Łukasz pobił rekord Guinnessa w siedzeniu w lodzie. W tak ekstremalnych warunkach wytrzymał 4 godziny i 2 minuty. Było to możliwe dzięki współpracy z hipnoterapeutą, który także i teraz towarzyszy mu w drodze.
- Łukasz jest w stanie to zdecydowanie lepiej przyjąć, kiedy wchodzimy w ten tzw. trans hipnotyczny. Trans hipnotyczny to nic innego jak obniżenie częstotliwości fal mózgowych - mówi Bartłomiej Florek, psycholog i hipnoterapeuta.
Takie programowanie daje mu siły do walki z fizycznym bólem.
- Kolana odmawiają mi posłuszeństwa, łydki odmawiają mi posłuszeństwa, stopy odmawiają mi posłuszeństwa, każdy kolejny krok jest w pewnym momencie katorgą, byliśmy przygotowani, że tak będzie. Natomiast przełamanie tego w rzeczywistości, kiedy to ma miejsce polega na tym, że: ok, Łukasz zaakceptuj to, puść. Bo jak będziesz z tym walczył, to wiadomo, to z czym walczymy, przed czym uciekamy zawsze nas dopadnie - tłumaczy Bartłomiej Florek.

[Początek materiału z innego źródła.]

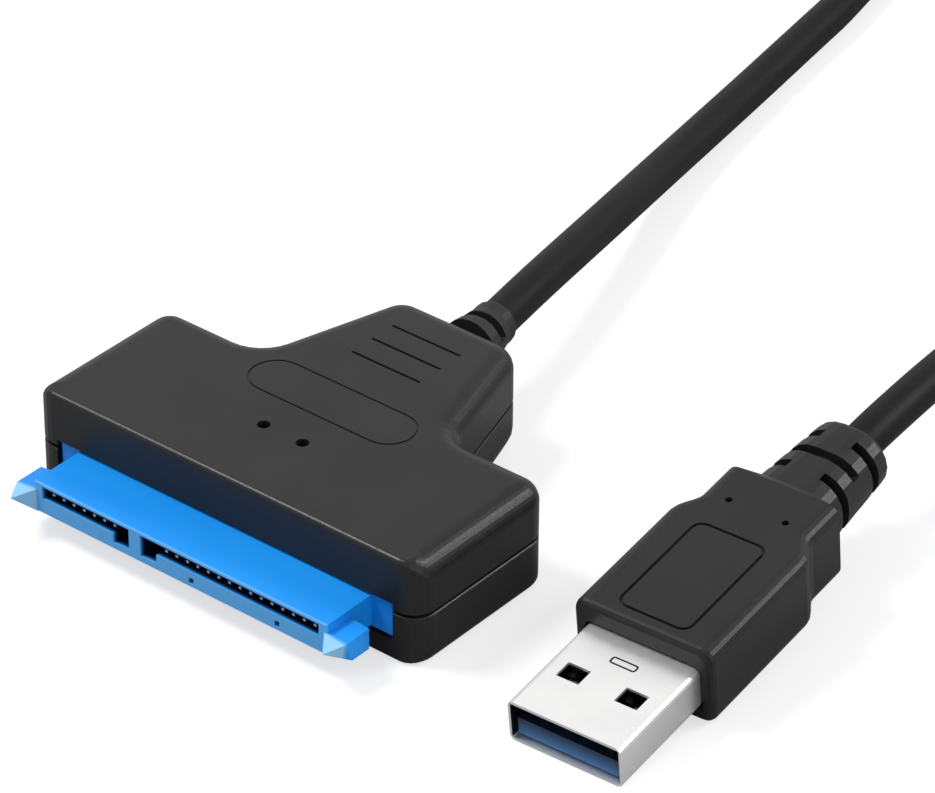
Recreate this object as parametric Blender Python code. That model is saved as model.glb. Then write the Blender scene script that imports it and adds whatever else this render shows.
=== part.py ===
"""USB to SATA adapter: a moulded head with a blue receptacle, a cable and a USB plug.

Metres, +Z up. The adapter lies on z = 0 with its receptacle facing -Y. Every piece of the head
hangs on one empty, whose own origin is at the middle of the receptacle's front face on the
surface below it, and every piece of the plug hangs on a second empty at the plug's tip.
"""

import math

import bmesh
import bpy
from mathutils import Matrix, Vector

# Fits
FIT_GAP = 0.0003
BOARD_MARGIN = 0.0005
CUT_PAST = 0.0006
SHARP_ANGLE = 35

# Receptacle: contact rows, slots and the moulded body
CONTACT_PITCH = 0.00127
SIGNAL_COUNT = 7
POWER_COUNT = 15
SEGMENT_STEP = 5
SLOT_END_MARGIN = 0.000925
END_WALL = 0.00095
SIGNAL_KEY_REACH = 0.002255
POWER_KEY_REACH = 0.002695
KEY_WIDTH = 0.00195
KEY_DROP = 0.00095
SLOT_HEIGHT = 0.0013
SLOT_TOP_WALL = 0.0003
BODY_HEIGHT = 0.0033
BODY_LIFT = 0.0026
NOSE_LENGTH = 0.00625
NOSE_CHAMFER = 0.0001
REAR_LENGTH = 0.0030
FLANGE_WIDTH = 0.0402
FLANGE_HEIGHT = 0.0035
FLANGE_SINK = 0.0002
FLANGE_THICKNESS = 0.0010
PEEP_HOLE_SIZE = 0.0006
PEEP_HOLE_DEPTH = 0.0006
PEEP_HOLE_RISE = 0.00075
PEEP_HOLE_SPREAD = 0.01028
PEEP_HOLE_MIDDLE = 0.00671

# Guide wings beside the receptacle
WING_SPAN = 0.0022
WING_DEPTH = 0.0032
WING_SHOULDER = 0.0009
WING_RIDGE = 0.0022
WING_ROOT_HEIGHT = 0.00245
WING_TIP_SPAN = 0.0012
WING_TIP_REACH = 0.0020
WING_TIP_HEIGHT = 0.0018
WING_ROOT_OVERLAP = 0.0003

# Contacts
CONTACT_WIDTH = 0.0003
CONTACT_THICKNESS = 0.00025
CONTACT_SETBACK = 0.0006
CONTACT_TIP_LENGTH = 0.0006
CONTACT_SPRING_LENGTH = 0.0016
CONTACT_DIP = 0.00045
CONTACT_TAIL = 0.0032

# Housing
HOUSING_WIDTH = 0.0466
HOUSING_DEPTH = 0.0187
HOUSING_HEIGHT = 0.0112
FACE_RECESS = 0.00035
NECK_ROOT_WIDTH = 0.0233
NECK_END_WIDTH = 0.0143
NECK_LENGTH = 0.0157
CORNER_RADIUS = 0.0023
HOLLOW_RADIUS = 0.0035
NECK_CORNER_RADIUS = 0.0027
TOP_EDGE_RADIUS = 0.0022
TOP_EDGE_STEPS = 10
FRONT_EDGE_RADIUS = 0.0005
BOTTOM_EDGE_RADIUS = 0.0010
NECK_BOTTOM_RADIUS = 0.0025
SEAM_HEIGHT = 0.00535
SEAM_CHAMFER = 0.0001
SHELL_WALL = 0.0013
POST_RADIUS = 0.0012
POST_SPREAD = 0.0340
POST_BACK = 0.0045
POST_PITCH = 0.0055

# Marks on the top
MARK_DEPTH = 0.00025
MARK_WIDTH = 0.0003
OUTLINE_DEPTH = 0.00012
OUTLINE_WIDTH = 0.00022
BADGE_LENGTH = 0.0192
BADGE_WIDTH = 0.0056
BADGE_BACK = 0.0031
LED_SPREAD = 0.0047
LED_BACK = 0.0087
LED_HOLE_RADIUS = 0.00065
LINE_LENGTH = 0.0083
LINE_PITCH = 0.00295
LINE_COUNT = 3
LINE_BACK = 0.0052

# Circuit board and what it carries
BOARD_THICKNESS = 0.0010
TONGUE_WIDTH = 0.0124
TONGUE_BACK = 0.0042
LED_SIZE = (0.0008, 0.0012, 0.0006)
CHIP_ROW_BACK = 0.0040
BRIDGE_CHIP_SIZE = (0.0060, 0.0060, 0.0009)
FLASH_CHIP_SIZE = (0.0050, 0.0040, 0.0015)
CRYSTAL_SIZE = (0.0032, 0.0025, 0.0008)
INDUCTOR_SIZE = (0.0040, 0.0040, 0.0018)
CAPACITOR_SIZE = (0.0016, 0.0032, 0.0016)
WIRE_RADIUS = 0.00035
WIRE_PITCH = 0.0011
WIRE_PAD_PITCH = 0.0024
WIRE_LANDING = 0.0020

# Strain relief at the head
RELIEF_DROP = 0.0040
RELIEF_LENGTH = 0.0066
RELIEF_TAPER_LENGTH = 0.0052
RELIEF_ROOT_RADIUS = 0.0032
RELIEF_END_RADIUS = 0.00235
RELIEF_RIM_RADIUS = 0.0003
RELIEF_TURN = 10.5
RELIEF_BEND_LENGTH = 0.0020
PASSAGE_RADIUS = 0.0020
ANCHOR_WIDTH = 0.0070
ANCHOR_HEIGHT = 0.0042
ANCHOR_THICKNESS = 0.0015
RELIEF_SLOT_WIDTH = 0.0012
RELIEF_SLOT_PITCH = 0.0026
RELIEF_SLOT_FIRST = 0.0008
RELIEF_SLOT_DEPTH = 0.0007
RELIEF_SLOT_SPAN = 160.0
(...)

I rola hipnoterapeuty polega właśnie na tym, by puścił. W poniedziałek rano wyruszył z Piły w dalszą trasę. Tu miał najdłuższy odpoczynek. W czwartek ma dotrzeć do Milena. Na mecie powitają go morsy podczas międzynarodowego zlotu. Na pewno zostanie powitany jak bohater.